Graham Holdings (NYSE:GHC) isn't exactly a household name among investors, but the company is best known for two things: having formerly owned The Washington Post, and being the corporate parent of the entities that manage the Kaplan education business. For a long time, Kaplan has been the main driver of Graham's overall results, and challenges in the for-profit education segment have weighed on the unit. Yet what many people don't know is that Graham has some other businesses under its corporate umbrella, and sometimes, they do the hard lifting to keep the company's prospects looking good.

Coming into Wednesday's first-quarter financial report, most investors in Graham Holdings had their eyes squarely focused on Kaplan. However, the biggest boost to performance came from an entirely different quarter, and although one-time factors played a key role, shareholders would be smart to keep an eye on Graham's other businesses going forward.

Logo for Kaplan Higher Education Academy.

Image source: Kaplan.

A nod to South Korea

Graham's first-quarter numbers were strong. Sales climbed 13% to $659.4 million, nearly doubling the pace of revenue growth that Graham posted during the fourth quarter of 2017. GAAP net income more than doubled to $42.9 million, and that didn't even include some extraordinary items that caused adjusted earnings to more than triple from year-ago levels to $9.04 per share.

The first place many investors would look for growth is from Kaplan, and it did its part during the quarter. Revenue for the education division was up just 1%, although operating income did more than double to $22.7 million. Within the unit, higher education remained the key drag, with revenue falling 10% and operating income dropping by nearly half. Test prep and professional instruction in the U.S. had mixed results, but what saved the unit was a boom in the international education business. There, sales climbed 12%, and operating income nearly tripled, making up the lion's share of profitability for the education division overall.

But what many investors saw as a surprise was the strength in the television broadcasting segment. Revenue jumped 19%, lifting operating income by more than half from year-earlier levels. The primary reason came from the 2018 Winter Olympics, with related advertising at Graham's NBC affiliates benefits greatly from the two weeks of sports coverage from South Korea.

A big revenue contribution also came from the manufacturing segment. The company acquired Hoover Treated Wood Products about a year ago, and the near-doubling in segment sales came primarily from Hoover's contributions. Among Graham's other-business category, neither social media marketing specialist SocialCode nor the company's healthcare-related businesses made big contributions to overall growth.

What's ahead for Graham Holdings?

Most investors will continue to look at Kaplan as the most consistent part of Graham's business. The success of the international division looks poised to continue indefinitely, although macroeconomic conditions can play a part in how willing people are worldwide to pay for the education and training they need. The U.S. business has been more sluggish, and turnaround efforts haven't yet yielded the full results that investors would prefer to see.

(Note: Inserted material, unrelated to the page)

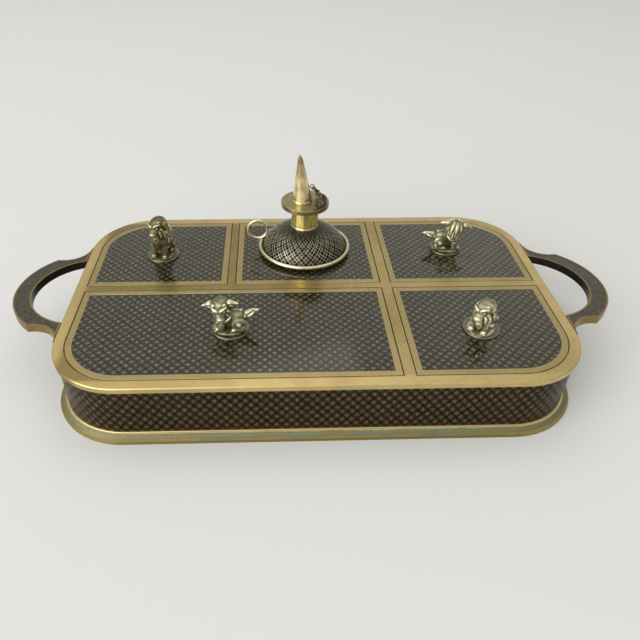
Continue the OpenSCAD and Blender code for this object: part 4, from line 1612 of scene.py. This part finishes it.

For the television business, the Winter Olympics did a good job of producing advertising revenue to pull the company out of a slump in that area, but the key for the rest of 2018 will be how much money goes into political campaign advertising. As the midterm elections approach in November, there will be many hard-fought races, and Graham will hope that its affiliates will get at least their fair share of the spending.

Graham Holdings investors didn't have a major response to the results, and the stock has stayed relatively stable even with the strong performance. Graham's long-term prospects look much the same as they have for years, and it'll take bigger contributions from the smaller parts of the conglomerate in order to make a marked difference on total company success.